▶ TASK PROMPT
Could you write out the opening lines of the data, word for word, stopping after the line that contains "between each two."?

▶ AVAILABLE DATA
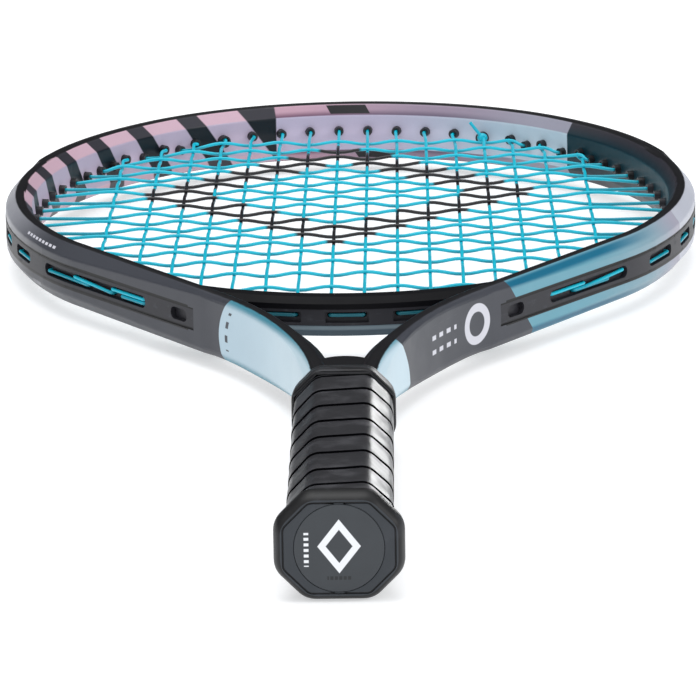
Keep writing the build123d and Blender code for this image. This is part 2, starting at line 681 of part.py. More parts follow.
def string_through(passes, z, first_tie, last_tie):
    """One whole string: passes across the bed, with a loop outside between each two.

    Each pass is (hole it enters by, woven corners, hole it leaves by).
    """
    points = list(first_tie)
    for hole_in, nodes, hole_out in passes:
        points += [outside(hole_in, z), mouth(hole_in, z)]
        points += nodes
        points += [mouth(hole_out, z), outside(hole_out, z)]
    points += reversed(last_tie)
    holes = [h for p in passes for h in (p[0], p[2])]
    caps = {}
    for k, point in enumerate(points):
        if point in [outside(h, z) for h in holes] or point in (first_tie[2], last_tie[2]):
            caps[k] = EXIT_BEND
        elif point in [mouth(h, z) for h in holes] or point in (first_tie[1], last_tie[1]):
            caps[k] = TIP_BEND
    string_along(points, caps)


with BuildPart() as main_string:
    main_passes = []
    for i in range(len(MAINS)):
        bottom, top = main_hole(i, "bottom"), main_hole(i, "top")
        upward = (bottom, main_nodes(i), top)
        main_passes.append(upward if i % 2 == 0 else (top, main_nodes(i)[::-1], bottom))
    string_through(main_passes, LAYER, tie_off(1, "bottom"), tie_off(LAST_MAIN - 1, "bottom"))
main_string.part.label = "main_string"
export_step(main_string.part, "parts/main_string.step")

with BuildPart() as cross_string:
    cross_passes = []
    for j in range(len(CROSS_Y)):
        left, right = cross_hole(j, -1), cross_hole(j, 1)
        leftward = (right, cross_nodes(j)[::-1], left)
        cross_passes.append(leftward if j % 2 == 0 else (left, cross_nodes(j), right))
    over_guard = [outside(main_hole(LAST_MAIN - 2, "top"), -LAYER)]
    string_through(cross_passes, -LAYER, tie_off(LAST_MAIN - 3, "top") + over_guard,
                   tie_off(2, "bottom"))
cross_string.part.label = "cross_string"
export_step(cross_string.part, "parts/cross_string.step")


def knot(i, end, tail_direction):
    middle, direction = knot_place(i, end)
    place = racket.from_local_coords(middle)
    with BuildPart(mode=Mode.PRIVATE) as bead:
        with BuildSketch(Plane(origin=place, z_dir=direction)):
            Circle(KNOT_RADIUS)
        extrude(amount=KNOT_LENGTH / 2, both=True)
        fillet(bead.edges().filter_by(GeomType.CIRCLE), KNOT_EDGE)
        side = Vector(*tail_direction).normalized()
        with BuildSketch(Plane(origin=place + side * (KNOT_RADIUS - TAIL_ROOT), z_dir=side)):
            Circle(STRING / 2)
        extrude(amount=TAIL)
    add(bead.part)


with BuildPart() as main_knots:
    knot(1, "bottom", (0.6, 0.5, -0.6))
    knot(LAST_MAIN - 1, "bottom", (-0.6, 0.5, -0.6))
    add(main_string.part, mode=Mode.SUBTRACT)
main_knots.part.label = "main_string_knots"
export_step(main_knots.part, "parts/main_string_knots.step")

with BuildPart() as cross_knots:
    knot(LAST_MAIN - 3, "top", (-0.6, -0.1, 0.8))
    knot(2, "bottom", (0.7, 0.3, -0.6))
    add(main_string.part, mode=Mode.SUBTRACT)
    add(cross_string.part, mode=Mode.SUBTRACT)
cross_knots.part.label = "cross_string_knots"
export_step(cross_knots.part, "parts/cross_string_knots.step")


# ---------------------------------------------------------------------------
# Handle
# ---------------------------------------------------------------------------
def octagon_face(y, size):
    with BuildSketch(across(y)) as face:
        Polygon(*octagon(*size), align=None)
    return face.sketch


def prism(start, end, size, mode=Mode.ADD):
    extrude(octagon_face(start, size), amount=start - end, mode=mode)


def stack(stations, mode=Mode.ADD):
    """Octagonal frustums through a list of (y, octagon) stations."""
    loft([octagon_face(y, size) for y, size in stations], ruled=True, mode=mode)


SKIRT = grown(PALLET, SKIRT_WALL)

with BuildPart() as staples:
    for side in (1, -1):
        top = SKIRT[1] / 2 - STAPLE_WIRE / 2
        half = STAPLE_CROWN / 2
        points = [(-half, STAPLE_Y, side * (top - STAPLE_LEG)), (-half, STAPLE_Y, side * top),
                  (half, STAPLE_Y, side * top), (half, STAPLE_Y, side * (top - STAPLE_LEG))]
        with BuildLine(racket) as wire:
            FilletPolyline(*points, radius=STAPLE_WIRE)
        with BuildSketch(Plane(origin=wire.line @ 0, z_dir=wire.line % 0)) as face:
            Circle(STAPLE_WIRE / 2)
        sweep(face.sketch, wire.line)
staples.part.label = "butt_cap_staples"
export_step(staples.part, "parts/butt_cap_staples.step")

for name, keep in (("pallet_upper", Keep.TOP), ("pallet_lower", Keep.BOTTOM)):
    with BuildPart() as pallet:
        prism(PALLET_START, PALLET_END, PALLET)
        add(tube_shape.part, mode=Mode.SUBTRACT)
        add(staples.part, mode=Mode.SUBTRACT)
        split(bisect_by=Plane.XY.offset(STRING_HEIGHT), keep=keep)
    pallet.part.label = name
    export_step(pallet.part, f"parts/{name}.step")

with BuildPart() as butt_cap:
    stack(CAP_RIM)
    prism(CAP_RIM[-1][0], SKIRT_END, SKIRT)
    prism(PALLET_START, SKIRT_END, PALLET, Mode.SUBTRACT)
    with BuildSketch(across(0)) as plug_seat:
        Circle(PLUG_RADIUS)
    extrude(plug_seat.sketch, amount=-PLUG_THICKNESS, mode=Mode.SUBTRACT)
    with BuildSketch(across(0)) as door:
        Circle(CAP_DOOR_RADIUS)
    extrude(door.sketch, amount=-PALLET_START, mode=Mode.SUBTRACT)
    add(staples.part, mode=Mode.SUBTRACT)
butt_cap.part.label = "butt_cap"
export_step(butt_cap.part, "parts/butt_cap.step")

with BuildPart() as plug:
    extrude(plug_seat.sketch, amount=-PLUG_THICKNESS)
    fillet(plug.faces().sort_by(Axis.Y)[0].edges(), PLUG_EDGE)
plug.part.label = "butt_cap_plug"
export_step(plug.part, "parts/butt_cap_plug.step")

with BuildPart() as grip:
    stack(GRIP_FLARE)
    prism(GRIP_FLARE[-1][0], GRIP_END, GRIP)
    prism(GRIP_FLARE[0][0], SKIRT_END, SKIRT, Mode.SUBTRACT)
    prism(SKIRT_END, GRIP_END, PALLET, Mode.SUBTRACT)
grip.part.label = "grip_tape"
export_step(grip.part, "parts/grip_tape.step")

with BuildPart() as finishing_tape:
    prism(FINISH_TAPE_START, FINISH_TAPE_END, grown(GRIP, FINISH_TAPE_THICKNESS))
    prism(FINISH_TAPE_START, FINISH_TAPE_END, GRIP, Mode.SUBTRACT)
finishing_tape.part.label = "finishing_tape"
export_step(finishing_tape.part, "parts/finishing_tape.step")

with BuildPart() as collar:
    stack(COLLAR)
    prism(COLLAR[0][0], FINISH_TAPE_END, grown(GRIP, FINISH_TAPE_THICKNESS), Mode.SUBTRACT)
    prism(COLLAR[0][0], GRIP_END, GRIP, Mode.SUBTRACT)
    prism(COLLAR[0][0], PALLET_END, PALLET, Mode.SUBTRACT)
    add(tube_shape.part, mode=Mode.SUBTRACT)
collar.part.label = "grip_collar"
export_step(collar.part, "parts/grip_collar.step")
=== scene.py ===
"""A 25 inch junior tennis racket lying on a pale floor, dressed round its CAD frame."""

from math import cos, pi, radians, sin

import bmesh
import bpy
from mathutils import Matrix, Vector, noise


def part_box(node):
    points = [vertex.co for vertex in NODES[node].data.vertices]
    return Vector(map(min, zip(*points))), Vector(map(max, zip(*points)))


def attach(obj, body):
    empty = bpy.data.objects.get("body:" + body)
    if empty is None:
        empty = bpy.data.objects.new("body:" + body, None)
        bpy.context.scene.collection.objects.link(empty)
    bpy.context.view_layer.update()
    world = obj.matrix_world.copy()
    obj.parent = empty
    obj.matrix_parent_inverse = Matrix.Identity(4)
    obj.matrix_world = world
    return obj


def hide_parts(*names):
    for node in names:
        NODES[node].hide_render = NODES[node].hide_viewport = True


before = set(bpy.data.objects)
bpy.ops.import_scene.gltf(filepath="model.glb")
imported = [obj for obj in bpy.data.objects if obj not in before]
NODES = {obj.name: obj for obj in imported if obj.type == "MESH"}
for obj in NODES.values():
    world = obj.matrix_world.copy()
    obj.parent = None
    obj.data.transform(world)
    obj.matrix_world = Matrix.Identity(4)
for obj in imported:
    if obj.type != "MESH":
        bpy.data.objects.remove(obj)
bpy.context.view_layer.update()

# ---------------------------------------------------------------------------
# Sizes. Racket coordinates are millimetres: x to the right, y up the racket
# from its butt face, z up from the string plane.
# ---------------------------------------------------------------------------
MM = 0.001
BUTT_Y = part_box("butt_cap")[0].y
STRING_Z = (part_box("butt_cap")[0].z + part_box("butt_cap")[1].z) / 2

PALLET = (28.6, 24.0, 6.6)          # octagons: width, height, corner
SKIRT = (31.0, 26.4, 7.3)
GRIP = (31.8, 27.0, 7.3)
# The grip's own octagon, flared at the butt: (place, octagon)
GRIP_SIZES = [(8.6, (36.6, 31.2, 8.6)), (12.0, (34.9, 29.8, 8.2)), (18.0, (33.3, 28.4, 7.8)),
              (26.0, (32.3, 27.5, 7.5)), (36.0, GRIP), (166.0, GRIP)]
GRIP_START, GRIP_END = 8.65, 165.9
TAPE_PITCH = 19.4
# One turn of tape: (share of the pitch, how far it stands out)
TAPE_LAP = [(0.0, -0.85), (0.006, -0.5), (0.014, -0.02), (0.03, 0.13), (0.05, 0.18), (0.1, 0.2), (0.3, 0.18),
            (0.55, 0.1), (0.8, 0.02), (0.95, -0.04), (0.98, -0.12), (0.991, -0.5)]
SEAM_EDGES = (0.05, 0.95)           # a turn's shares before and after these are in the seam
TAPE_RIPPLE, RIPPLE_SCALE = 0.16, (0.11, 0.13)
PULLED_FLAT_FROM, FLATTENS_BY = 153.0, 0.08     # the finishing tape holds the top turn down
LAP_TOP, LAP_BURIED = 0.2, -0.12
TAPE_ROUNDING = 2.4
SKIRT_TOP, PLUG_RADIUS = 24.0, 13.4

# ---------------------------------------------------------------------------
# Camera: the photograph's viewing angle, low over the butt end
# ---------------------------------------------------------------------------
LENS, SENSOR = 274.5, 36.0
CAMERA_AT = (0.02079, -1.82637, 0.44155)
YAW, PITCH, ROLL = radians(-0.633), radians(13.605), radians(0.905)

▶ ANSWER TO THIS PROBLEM
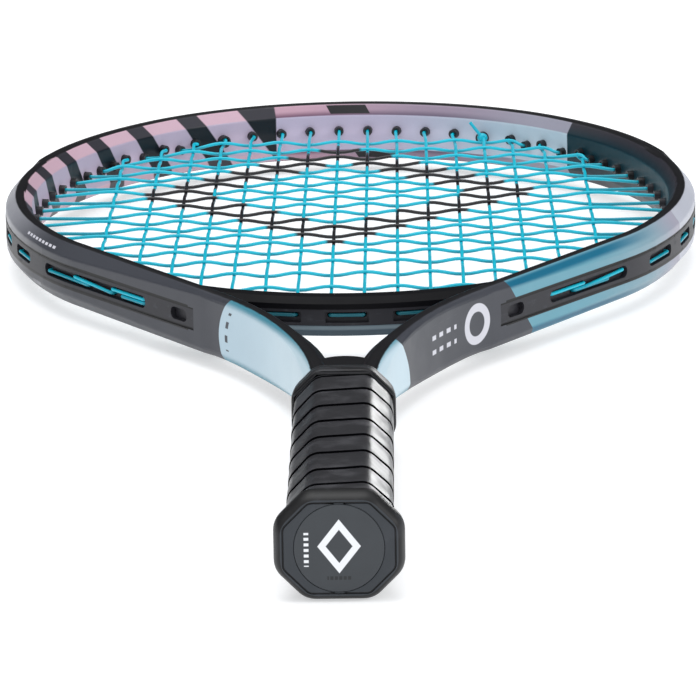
Keep writing the build123d and Blender code for this image. This is part 2, starting at line 681 of part.py. More parts follow.
def string_through(passes, z, first_tie, last_tie):
    """One whole string: passes across the bed, with a loop outside between each two.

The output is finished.